Given problem => Repeat only the lines from the one containing "obj.data.transform(world)" through the one containing "for node in", exactly as written, both ends included.

3D code data =>
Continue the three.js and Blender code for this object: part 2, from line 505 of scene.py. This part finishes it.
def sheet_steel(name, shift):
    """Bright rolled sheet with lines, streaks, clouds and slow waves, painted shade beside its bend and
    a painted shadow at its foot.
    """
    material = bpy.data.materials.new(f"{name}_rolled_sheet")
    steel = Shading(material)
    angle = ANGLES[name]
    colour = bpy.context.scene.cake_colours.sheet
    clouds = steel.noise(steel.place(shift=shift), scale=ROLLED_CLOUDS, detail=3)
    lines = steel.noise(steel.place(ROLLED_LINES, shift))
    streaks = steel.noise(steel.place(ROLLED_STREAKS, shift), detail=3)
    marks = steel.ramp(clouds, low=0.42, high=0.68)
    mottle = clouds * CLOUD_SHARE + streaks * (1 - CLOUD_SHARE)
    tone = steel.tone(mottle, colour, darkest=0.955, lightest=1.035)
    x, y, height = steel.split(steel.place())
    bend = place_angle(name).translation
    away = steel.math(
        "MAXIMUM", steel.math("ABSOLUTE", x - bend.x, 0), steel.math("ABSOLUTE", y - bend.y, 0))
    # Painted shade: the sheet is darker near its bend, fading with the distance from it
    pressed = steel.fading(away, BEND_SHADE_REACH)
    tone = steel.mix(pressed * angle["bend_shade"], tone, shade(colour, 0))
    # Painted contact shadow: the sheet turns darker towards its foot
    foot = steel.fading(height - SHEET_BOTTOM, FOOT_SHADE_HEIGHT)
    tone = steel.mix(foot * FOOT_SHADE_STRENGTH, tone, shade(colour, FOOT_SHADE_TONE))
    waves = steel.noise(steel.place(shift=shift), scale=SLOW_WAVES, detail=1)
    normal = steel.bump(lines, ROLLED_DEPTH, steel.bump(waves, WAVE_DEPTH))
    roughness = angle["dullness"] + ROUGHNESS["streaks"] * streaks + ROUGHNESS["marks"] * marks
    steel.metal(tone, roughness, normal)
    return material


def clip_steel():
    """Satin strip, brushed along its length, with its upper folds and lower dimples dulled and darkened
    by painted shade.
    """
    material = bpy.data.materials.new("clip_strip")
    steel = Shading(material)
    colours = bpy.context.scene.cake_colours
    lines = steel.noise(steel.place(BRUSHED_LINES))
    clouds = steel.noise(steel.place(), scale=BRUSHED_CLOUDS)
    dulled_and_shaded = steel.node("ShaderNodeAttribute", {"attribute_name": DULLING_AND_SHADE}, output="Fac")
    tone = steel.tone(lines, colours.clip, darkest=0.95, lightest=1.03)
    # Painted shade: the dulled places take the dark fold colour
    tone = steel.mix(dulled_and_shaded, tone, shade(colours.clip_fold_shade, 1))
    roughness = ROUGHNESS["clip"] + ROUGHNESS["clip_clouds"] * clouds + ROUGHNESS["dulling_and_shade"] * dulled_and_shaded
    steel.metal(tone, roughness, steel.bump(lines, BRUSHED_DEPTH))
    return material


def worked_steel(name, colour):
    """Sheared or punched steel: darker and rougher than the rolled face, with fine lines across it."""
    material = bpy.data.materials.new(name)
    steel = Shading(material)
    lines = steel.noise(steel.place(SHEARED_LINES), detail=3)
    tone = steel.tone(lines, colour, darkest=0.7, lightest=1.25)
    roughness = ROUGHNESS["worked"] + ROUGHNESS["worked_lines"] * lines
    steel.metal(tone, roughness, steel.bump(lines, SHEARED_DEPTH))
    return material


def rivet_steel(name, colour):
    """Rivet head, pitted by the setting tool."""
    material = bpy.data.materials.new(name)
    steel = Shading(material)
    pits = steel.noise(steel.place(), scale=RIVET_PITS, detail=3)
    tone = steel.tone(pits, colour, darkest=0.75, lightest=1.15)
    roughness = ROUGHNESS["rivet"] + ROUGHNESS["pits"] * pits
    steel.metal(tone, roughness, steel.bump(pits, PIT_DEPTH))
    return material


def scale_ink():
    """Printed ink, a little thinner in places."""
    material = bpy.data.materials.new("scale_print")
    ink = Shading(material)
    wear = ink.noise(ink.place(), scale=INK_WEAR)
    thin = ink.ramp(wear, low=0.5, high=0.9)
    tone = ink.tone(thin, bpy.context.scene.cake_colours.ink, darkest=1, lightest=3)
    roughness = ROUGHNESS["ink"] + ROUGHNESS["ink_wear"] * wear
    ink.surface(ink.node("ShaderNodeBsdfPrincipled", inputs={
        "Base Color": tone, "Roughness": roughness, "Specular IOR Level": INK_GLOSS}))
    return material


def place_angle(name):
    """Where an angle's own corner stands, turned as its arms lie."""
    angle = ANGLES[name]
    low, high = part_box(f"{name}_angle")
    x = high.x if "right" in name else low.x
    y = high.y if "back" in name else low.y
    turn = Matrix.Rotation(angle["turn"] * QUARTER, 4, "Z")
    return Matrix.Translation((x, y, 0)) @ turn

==

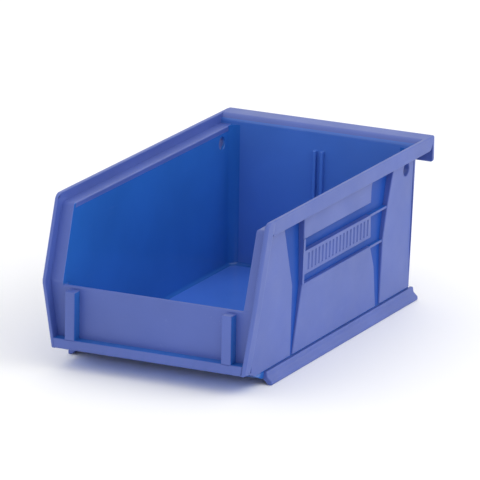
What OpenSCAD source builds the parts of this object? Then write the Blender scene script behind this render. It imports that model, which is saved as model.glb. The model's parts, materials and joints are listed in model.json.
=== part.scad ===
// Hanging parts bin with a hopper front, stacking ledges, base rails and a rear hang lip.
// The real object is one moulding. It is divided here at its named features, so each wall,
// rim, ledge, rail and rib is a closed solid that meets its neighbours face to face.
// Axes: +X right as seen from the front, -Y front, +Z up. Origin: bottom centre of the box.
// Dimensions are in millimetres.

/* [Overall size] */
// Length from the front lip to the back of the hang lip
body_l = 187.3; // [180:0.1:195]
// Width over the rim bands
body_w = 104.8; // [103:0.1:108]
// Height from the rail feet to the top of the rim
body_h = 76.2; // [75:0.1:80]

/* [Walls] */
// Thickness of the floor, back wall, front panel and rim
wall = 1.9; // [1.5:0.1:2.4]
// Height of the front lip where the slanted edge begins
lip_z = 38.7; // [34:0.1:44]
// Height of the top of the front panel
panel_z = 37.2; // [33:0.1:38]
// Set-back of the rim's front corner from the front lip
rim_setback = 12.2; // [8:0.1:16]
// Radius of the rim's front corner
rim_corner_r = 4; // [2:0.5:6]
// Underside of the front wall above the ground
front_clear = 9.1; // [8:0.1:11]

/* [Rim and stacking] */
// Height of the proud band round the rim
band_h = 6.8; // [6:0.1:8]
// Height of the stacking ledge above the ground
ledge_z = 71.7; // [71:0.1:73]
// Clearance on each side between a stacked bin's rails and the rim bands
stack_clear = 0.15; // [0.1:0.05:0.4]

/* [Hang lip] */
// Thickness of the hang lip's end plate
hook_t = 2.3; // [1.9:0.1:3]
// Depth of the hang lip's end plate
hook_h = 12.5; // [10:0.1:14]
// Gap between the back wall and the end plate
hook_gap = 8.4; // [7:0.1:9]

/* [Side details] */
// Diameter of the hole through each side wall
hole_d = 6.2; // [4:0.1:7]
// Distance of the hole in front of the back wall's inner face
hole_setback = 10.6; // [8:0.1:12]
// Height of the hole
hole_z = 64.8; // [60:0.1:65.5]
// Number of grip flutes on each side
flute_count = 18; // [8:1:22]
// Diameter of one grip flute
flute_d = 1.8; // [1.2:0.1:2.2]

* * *

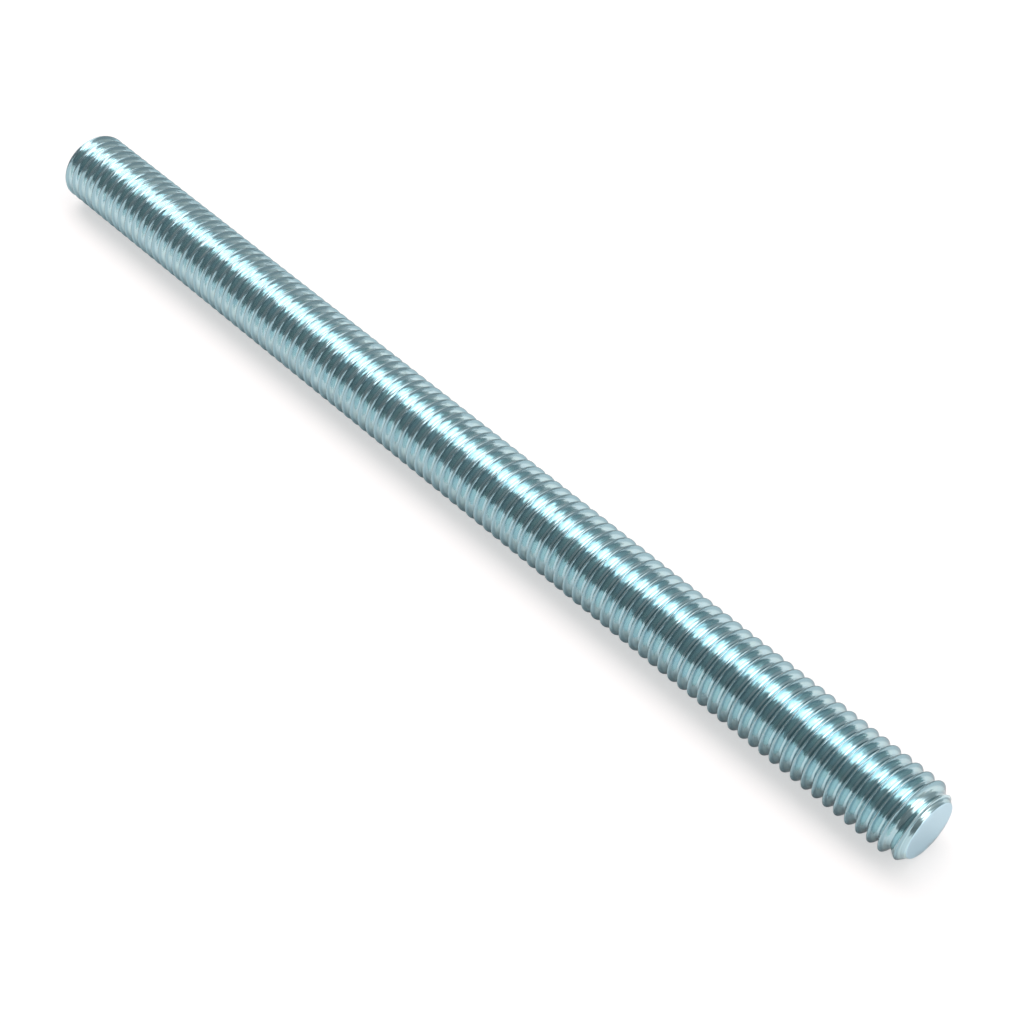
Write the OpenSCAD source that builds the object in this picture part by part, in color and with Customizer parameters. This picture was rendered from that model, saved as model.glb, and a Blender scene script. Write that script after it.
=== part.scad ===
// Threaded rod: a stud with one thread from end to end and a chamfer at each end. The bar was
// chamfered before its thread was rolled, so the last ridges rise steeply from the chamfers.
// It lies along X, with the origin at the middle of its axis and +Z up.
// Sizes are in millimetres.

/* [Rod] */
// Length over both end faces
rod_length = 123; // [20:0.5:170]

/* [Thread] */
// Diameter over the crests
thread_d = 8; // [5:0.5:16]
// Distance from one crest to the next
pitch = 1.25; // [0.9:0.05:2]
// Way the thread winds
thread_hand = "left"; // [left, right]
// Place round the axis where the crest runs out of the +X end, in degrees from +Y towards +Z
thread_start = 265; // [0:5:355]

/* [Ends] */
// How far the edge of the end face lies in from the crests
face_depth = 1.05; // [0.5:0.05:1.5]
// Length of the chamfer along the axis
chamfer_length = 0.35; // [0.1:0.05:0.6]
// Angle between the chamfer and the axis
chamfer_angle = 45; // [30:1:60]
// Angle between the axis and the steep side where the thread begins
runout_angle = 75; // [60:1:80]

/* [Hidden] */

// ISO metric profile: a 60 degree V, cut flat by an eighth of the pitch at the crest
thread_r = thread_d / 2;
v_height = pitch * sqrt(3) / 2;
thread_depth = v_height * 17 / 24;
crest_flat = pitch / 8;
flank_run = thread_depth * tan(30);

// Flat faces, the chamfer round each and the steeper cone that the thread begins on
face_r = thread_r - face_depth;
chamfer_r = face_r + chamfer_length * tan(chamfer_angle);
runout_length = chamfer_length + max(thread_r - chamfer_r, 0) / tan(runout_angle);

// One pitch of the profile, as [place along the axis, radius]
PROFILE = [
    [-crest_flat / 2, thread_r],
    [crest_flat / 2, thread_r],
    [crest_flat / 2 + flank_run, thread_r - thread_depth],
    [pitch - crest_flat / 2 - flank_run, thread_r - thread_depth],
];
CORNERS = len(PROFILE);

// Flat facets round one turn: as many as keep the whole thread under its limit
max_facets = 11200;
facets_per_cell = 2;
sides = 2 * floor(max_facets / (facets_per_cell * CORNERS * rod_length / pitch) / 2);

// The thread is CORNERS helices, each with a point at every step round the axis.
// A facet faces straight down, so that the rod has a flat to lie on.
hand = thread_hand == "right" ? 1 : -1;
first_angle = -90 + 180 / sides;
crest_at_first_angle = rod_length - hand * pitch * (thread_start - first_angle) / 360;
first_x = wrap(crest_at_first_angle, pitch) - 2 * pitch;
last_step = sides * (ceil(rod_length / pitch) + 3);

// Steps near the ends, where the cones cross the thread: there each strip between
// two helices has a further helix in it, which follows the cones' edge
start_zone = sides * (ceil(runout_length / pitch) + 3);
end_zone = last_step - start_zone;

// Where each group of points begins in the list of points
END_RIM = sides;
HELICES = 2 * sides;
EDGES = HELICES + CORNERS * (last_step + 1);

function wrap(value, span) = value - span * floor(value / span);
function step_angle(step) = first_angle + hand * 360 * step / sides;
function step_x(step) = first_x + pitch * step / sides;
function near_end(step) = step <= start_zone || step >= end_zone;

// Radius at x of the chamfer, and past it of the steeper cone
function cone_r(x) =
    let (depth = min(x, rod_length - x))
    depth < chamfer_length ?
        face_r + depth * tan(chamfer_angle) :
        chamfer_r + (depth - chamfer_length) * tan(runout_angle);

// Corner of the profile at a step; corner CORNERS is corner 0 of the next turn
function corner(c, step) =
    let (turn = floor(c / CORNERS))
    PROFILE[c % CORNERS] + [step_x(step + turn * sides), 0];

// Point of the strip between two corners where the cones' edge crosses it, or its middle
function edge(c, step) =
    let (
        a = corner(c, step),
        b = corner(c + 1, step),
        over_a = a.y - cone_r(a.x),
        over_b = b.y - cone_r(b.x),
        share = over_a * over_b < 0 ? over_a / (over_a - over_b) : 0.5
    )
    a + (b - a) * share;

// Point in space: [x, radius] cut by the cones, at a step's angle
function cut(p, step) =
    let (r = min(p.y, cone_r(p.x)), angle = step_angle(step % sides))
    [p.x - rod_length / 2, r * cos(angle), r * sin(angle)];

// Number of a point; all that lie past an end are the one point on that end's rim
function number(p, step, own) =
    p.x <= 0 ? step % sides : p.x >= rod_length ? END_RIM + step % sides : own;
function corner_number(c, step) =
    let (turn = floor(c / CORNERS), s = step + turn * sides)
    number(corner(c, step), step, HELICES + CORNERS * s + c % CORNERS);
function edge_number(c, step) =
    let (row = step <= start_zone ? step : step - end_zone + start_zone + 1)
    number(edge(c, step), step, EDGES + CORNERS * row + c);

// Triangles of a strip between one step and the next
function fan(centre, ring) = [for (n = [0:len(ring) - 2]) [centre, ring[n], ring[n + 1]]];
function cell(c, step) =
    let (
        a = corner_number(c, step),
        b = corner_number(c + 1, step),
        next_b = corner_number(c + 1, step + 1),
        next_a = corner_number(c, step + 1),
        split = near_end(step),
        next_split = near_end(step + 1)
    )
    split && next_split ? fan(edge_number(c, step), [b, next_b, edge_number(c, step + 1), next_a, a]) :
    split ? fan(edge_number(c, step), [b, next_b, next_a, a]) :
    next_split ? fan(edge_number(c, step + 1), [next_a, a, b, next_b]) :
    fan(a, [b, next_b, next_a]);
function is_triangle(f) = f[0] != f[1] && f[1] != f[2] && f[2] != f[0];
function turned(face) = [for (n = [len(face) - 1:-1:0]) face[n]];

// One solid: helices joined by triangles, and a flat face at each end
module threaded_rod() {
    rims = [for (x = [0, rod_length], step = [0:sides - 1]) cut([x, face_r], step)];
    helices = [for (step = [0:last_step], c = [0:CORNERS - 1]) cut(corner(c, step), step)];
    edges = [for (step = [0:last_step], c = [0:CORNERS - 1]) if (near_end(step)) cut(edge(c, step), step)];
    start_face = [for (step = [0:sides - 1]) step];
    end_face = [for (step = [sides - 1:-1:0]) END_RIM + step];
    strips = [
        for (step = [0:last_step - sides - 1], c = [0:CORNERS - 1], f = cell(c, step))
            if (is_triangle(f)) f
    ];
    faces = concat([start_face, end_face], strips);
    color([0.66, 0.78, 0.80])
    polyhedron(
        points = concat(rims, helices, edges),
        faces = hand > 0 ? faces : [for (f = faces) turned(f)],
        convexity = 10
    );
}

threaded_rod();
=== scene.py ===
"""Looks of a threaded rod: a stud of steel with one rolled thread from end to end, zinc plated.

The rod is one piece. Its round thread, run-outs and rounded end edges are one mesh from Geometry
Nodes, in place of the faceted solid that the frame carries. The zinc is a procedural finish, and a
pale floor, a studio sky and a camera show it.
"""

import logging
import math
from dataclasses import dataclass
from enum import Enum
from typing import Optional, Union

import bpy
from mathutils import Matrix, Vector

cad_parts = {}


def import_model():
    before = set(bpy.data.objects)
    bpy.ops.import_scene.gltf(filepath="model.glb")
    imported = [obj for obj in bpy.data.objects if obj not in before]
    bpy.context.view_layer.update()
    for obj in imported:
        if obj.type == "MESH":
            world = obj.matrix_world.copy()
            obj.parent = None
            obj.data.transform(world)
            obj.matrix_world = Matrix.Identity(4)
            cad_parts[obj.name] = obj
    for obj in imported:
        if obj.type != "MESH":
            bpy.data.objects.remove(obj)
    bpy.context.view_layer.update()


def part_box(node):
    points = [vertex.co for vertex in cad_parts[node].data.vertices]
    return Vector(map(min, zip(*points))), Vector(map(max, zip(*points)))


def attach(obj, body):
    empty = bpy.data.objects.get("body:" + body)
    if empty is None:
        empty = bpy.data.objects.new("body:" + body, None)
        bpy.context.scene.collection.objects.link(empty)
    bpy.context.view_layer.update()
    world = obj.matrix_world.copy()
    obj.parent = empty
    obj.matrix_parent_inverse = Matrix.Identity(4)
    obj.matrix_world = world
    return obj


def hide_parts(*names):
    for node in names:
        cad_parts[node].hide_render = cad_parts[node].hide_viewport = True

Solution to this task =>
            obj.data.transform(world)
            obj.matrix_world = Matrix.Identity(4)
            cad_parts[obj.name] = obj
    for obj in imported:
        if obj.type != "MESH":
            bpy.data.objects.remove(obj)
    bpy.context.view_layer.update()


def part_box(node):
    points = [vertex.co for vertex in cad_parts[node].data.vertices]
    return Vector(map(min, zip(*points))), Vector(map(max, zip(*points)))


def attach(obj, body):
    empty = bpy.data.objects.get("body:" + body)
    if empty is None:
        empty = bpy.data.objects.new("body:" + body, None)
        bpy.context.scene.collection.objects.link(empty)
    bpy.context.view_layer.update()
    world = obj.matrix_world.copy()
    obj.parent = empty
    obj.matrix_parent_inverse = Matrix.Identity(4)
    obj.matrix_world = world
    return obj


def hide_parts(*names):
    for node in names:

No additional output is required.